Another chapter with a fresh perspective was that on vernacular architecture; everything not designed by professional architects.  There is an especially interesting section on American residential vernacular that discusses Cape Cods & ranch homes, bungalows, and mobile homes.  I live now in an modest but unique apartment that is a really special space.  Paying rent is a pure loss however, and we do sometimes miss a garden to grow in, a yard to stretch our legs, and patio to rest on.  I hadn't considered some of the virtues of a small, modest, and flexible home; one that could find a spot in a real community, and be capable of growing and adapting with us.  Brand in this chapter was very enthusiastic describing the vitality of these housing forms.  It made me curious to wonder how much space is in one of the (quite nice) mobile home plots near Mountain View, given how much rents there are and the population of hackers and developers there who would appreciate inexpensive housing and flexibility.  Another option to consider!  One a bit off the path for my urban mind.

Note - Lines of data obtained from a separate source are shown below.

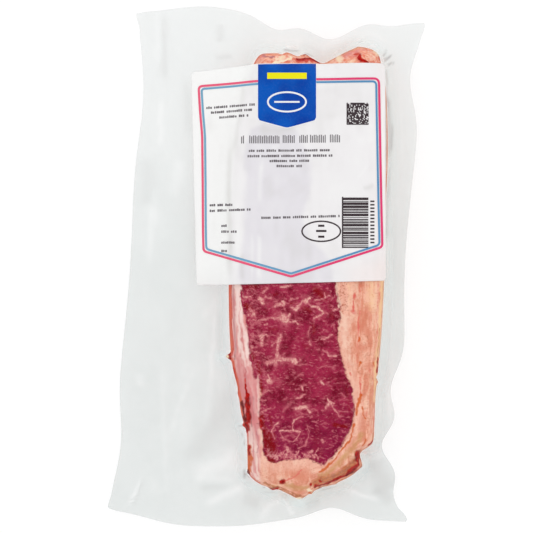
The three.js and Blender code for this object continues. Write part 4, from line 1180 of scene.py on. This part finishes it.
def rounded_line(corners, radii):
    """Places along an open line of corners, each rounded to its own radius."""
    corners = [np.array(corner, float) for corner in corners]
    line = [corners[0]]
    for before, corner, after, radius in zip(corners, corners[1:], corners[2:], radii[1:]):
        start = corner + (before - corner) / np.linalg.norm(before - corner) * radius
        end = corner + (after - corner) / np.linalg.norm(after - corner) * radius
        for t in np.linspace(0, 1, CORNER_STEPS):
            line.append((1 - t) ** 2 * start + 2 * t * (1 - t) * corner + t**2 * end)
    line.append(corners[-1])
    dense = []
    for a, b in zip(line, line[1:]):
        pieces = max(1, int(np.linalg.norm(b - a) / LINE_STEP))
        dense += [a + (b - a) * k / pieces for k in range(pieces)]
    return np.array(dense + [line[-1]])


def inset_corners(corners, inset):
    """Moves an anticlockwise line of corners inwards; its two end corners are dropped."""
    moved = []
    for before, corner, after in zip(corners, corners[1:], corners[2:]):
        sides = []
        for a, b in ((before, corner), (corner, after)):
            d = np.array(b, float) - np.array(a, float)
            sides.append(np.array([-d[1], d[0]]) / np.linalg.norm(d))
        way = sides[0] + sides[1]
        moved.append(np.array(corner) + way * inset / (1 + sides[0] @ sides[1]))
    return moved


def border_line(inset):
    """The border runs from the tab's left side, round the shield and back to its right side."""
    corners = inset_corners(BORDER, inset)
    start = (BORDER_START[0], BORDER_START[1] - inset)
    end = (BORDER_END[0], BORDER_END[1] - inset)
    radii = [0, 2.4 - inset * 0.4, 3, 3, 3, 3, 1.8, 1.0, 2.0, 3, 3, 3, 3.2 - inset * 0.5, 0]
    return rounded_line([start] + corners + [end], radii)


pink = Ink("label_border_outer", lift=BORDER_LIFT)
pink.ribbon(border_line(OUTER_LINE[0]), OUTER_LINE[1])
pink_border = pink.finish()
sky = Ink("label_border_inner", lift=BORDER_LIFT)
sky.ribbon(border_line(INNER_LINE[0]), INNER_LINE[1])
sky_border = sky.finish()


def tab_grid(ink, grow):
    """A field with straight sides and a rounded point below, grown by a rim."""
    west = TAB["west"] - grow
    east = TAB["east"] + grow
    middle = (TAB["west"] + TAB["east"]) / 2
    up, across = TAB_GRID
    share, column = np.meshgrid(np.linspace(0, 1, up), np.linspace(0, 1, across), indexing="ij")
    x = west + column * (east - west)
    half = middle - west
    to_middle = 1 - np.sqrt(((x - middle) / half) ** 2 + 0.002)
    low = TAB["shoulder"] - grow - to_middle * (TAB["shoulder"] - TAB["apex"])
    radius = TAB["radius"]
    from_side = np.clip(np.minimum(x - west, east - x) / radius, 0, 1)
    low += radius * (1 - np.sqrt(np.clip(1 - (1 - from_side) ** 2, 0, 1)))
    high = TAB["top"] + PRINT_SLOPE * (x - middle)
    ink.grid(x, low + share * (high - low))


tab_rim = Ink("label_tab_rim", lift=0.1)
tab_grid(tab_rim, TAB["rim"])
tab_rim_piece = tab_rim.finish()
tab = Ink("label_tab", lift=0.14)
tab_grid(tab, 0.0)
tab_piece = tab.finish()
tab_bar = Ink("label_tab_bar", lift=0.18)
tab_bar.bar(*TAB_BAR)
tab_bar_piece = tab_bar.finish()
tab_shape = Ink("label_tab_shape", lift=0.18)
tab_shape.oval(TAB_OVAL, 1.0)
tab_shape.bar(*TAB_DASH)
tab_shape_piece = tab_shape.finish()


def blocks(ink, west, east, foot_west, foot_east, seed):
    """A row of plain blocks in groups, along a line that may rise to the east."""
    width, height, gap = BLOCK_SIZE
    draw = np.random.default_rng(seed)
    x = west
    left_in_group = draw.integers(3, 10)
    while x + width <= east:
        foot = lerp(foot_west, foot_east, (x - west) / (east - west))
        ink.bar(x, foot, width * draw.uniform(0.8, 1.15), height * draw.uniform(0.85, 1.1))
        x += width + gap
        left_in_group -= 1
        if left_in_group == 0:
            x += 1.2 * width
            left_in_group = draw.integers(3, 10)


small_print = Ink("label_small_rows")
for row, (west, east, foot_west, foot_east) in enumerate(SMALL_ROWS):
    blocks(small_print, west, east, foot_west, foot_east, ROW_SEED + row)
small_piece = small_print.finish()

title = Ink("label_title")
for word, (west, east) in enumerate(TITLE_WORDS):
    for k in range(round((east - west) / TITLE["pitch"])):
        height = TITLE["height"] - TITLE["drop"] * (k % 3 == word % 3)
        title.bar(west + k * TITLE["pitch"], TITLE["foot"] + PRINT_SLOPE * west, TITLE["width"], height)
title_piece = title.finish()

codes = Ink("label_codes")


def code_bars(west, south, width, length):
    """Level bars of uneven thickness, one above the other."""
    draw = np.random.default_rng(BAR_SEED)
    y = south
    while y < south + length - 0.6:
        thick = draw.choice([0.4, 0.4, 0.75, 1.5])
        codes.bar(west, y, width, thick)
        y += thick + draw.choice([0.3, 0.35, 0.6])


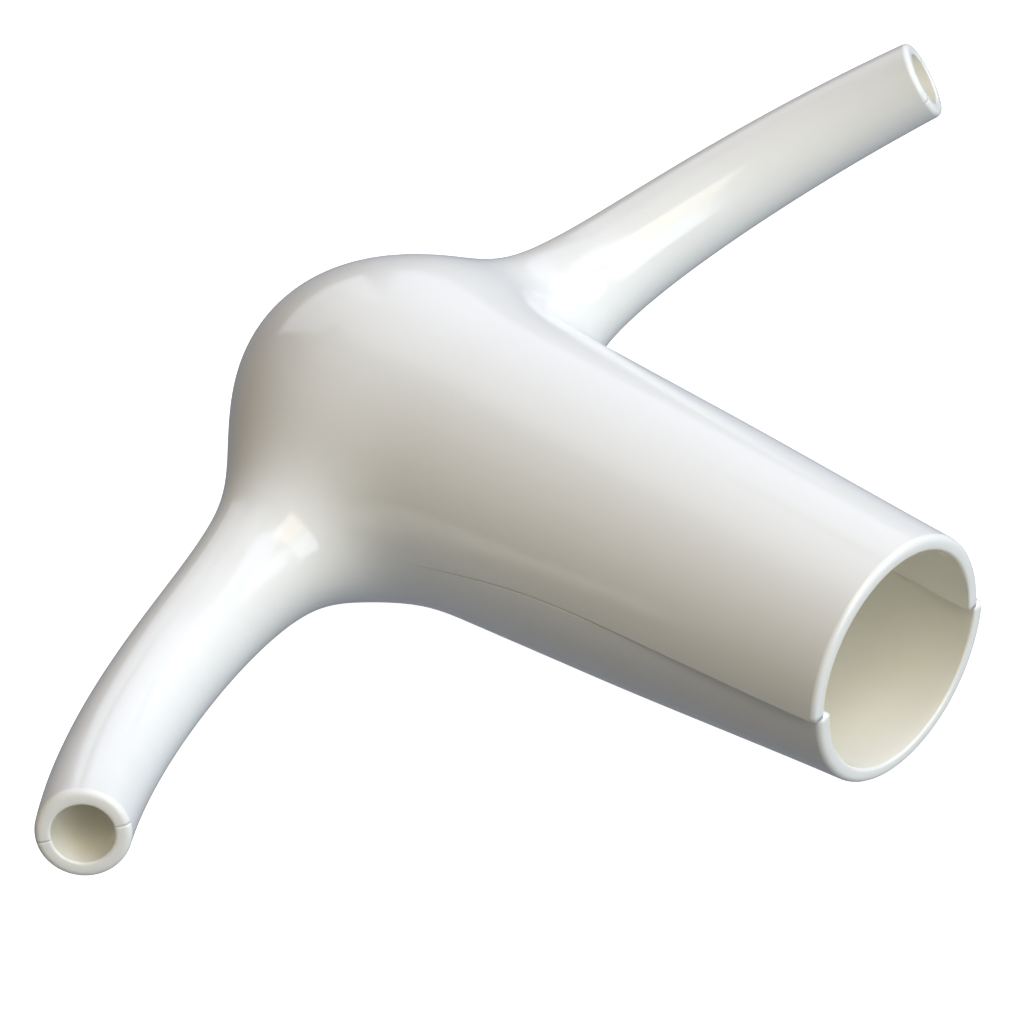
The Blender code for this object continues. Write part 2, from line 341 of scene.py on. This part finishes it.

An author Brand quotes frequently is Chris Alexander, another thinker and builder who has considered how buildings can adjust to house flourishing human lives and how those flourishing lives can come together in a way that graces their surroundings.  I want to read his A Pattern Language: Towns, Buildings, Construction.  It introduces the idea of design patterns; general patterns of solutions to archetypes of problems, and the format for presenting them.  An exposition of similar patterns in the smaller realm of software design is Design Patterns: Elements of Reusable Object-Oriented Software.

How Buildings Learn struck a strong contrast to what I'd learned about Modern & Postmodern architecture.  I took a single course on modern architectural history, and one aspect I always found a bit odd about the way it was taught is that it focused on a few select buildings which set and typify style, forming a microscopic fraction of the world's construction, and not the rules and patterns according to which most building are actually built.  Based on Brand's references to many of the same figures, movements and exemplars, (proto-modrrn works like the Eiffel tower, the International style and its later adherents like Im Pei, and its manifestation in commercial and institutional buildings, and then Robert Venturi and later Postmodern adventures) this was not a deficiency of this particular course, but a fair sampling of the evolution of thought in high architecture.

Viewed less as an artform, the profession of architecture is structured in several ways that hurt clients.  The architect has little incentive in many contracts to make sure the building serves and adapts into its first years of occupancy.  Architects' contracts are also not always structured to encourage minimizing and meeting costs and producing buildings that will be simple and joyful to maintain.  Facilities management & construction management that Brand mentions which have sprung up to fill this gap.

One small kinship I had with the author is that he lived and wrote from Sausalito, so the book is rife with Bay Area references.  He mentions houseboats in Sausalito, converted garages in San Francisco, homesteads in Campbell & Point Reyes factories, converted to office space in Emoryville, and surplus military sheds in Mountain View.  The geographic immediacy enriched the book for me.